Ich will, Herr Kuper, abschließend zu Ihrem Beitrag aus der „Rheinischen Post“ zitieren – wenn ich darf, Herr Präsident. Die „Rheinische Post“ ist nicht gerade ein sozialdemokratisches Sprachrohr, aber doch eine seriöse Zeitung. Ich zitiere:

„Auch werden die Flüchtlinge in NordrheinWestfalen gut untergebracht. Die Zeltstädte, die andere Länder hilflos errichten, sucht man hier vergebens. Nordrhein-Westfalen zahlt überdurchschnittliche Hilfen an die Kommunen und reagiert vorausschauend mit mehr Lehrern und Fachkräften. Klar, man kann alles immer noch besser machen. Aber im Großen und Ganzen macht Jäger beim Thema Flüchtlinge einen guten Job.“

Ich füge hinzu: Die Landesregierung macht hier einen hervorragenden Job.

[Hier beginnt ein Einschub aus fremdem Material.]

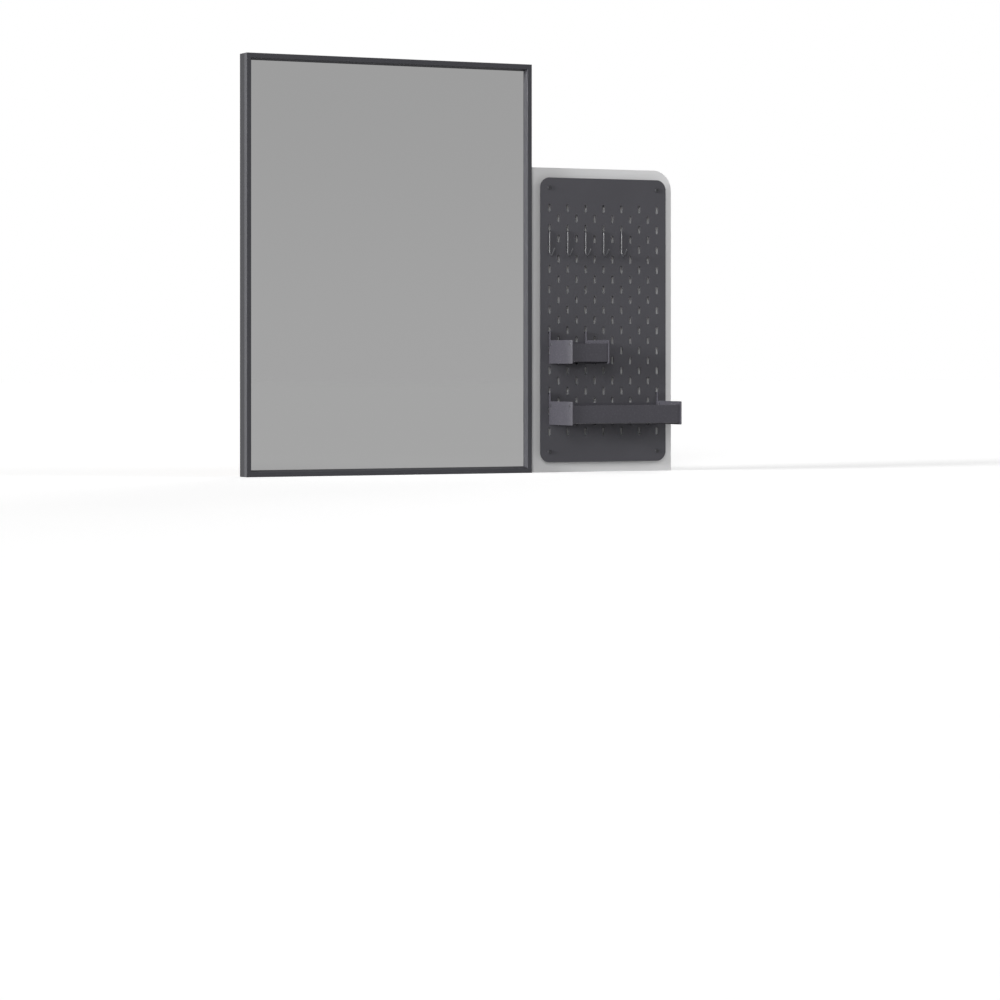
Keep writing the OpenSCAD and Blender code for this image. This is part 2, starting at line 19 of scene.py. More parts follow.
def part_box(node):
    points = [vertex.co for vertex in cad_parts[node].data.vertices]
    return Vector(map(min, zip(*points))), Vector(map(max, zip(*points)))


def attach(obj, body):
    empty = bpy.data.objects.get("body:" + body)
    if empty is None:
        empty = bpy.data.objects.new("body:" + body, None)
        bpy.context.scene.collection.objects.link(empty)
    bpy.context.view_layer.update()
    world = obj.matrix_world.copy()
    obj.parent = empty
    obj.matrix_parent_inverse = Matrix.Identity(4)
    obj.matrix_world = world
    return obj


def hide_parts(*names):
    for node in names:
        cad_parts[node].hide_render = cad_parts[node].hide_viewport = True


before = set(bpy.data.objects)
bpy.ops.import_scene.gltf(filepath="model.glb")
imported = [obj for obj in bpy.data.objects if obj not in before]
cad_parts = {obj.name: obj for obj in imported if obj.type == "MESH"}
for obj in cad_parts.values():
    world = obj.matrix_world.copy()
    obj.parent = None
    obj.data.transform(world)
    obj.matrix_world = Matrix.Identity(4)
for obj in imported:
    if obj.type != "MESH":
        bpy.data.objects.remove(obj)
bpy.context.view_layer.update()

(Beifall von der SPD und den GRÜNEN)

Sehr geehrter Herr Kollege Stamp, die Prioritäten, die Sie genannt haben, sind auch unsere: Bildung, Soziales, Gesundheit, Wohnen, Arbeit. Ich denke, Sie haben verfolgt – das haben Frau Löhrmann und Minister Schmeltzer gerade noch einmal dargestellt –, was wir alles schon auf den Weg gebracht haben. Das war auch immer die Diskussion, die wir im Zusammenhang mit den Anträgen, die Sie auf den Tisch gelegt haben, hatten, zu denen ich Ihnen immer gesagt habe: Lassen Sie uns über die Sachen reden, die noch offen sind.

(Serap Güler [CDU]: Haben Sie nie getan!)

Noch bei der letzten Obleuterunde habe ich das getan, Frau Güler. Ich kann mich sehr gut daran erinnern. – Wir haben immer gesagt, Herr Stamp: Lassen Sie uns über die Sachen reden, die noch offen sind.

Jetzt sind wir, glaube ich, an einem Punkt angelangt, wo wir das wirklich durchziehen können. Es gibt bei den unterschiedlichen Anträgen, die hier vorliegen, viele Gemeinsamkeiten. Es gibt ein paar Vorschläge, die ich gut finde, Frau Güler. Das heißt, was Sie über die Antragsfristen für die Kitaplätze sagen, finde ich gut; darüber können wir reden. Das finde ich vernünftig; das sollten wir tun. Es gibt bei der FDP den Vorschlag, niedrigschwellige Spielgruppenangebote zu machen, aber auch den Vorschlag – das finde ich auch sehr gut, Herr Stamp –, Nachverhandlungen mit den Krankenkassen zur Gesundheitskarte zu führen. All das ist völlig okay. Lassen Sie uns darüber reden. Vielleicht schaffen wir es ja, an der Stelle zu einer gemeinsamen Offensive zu kommen.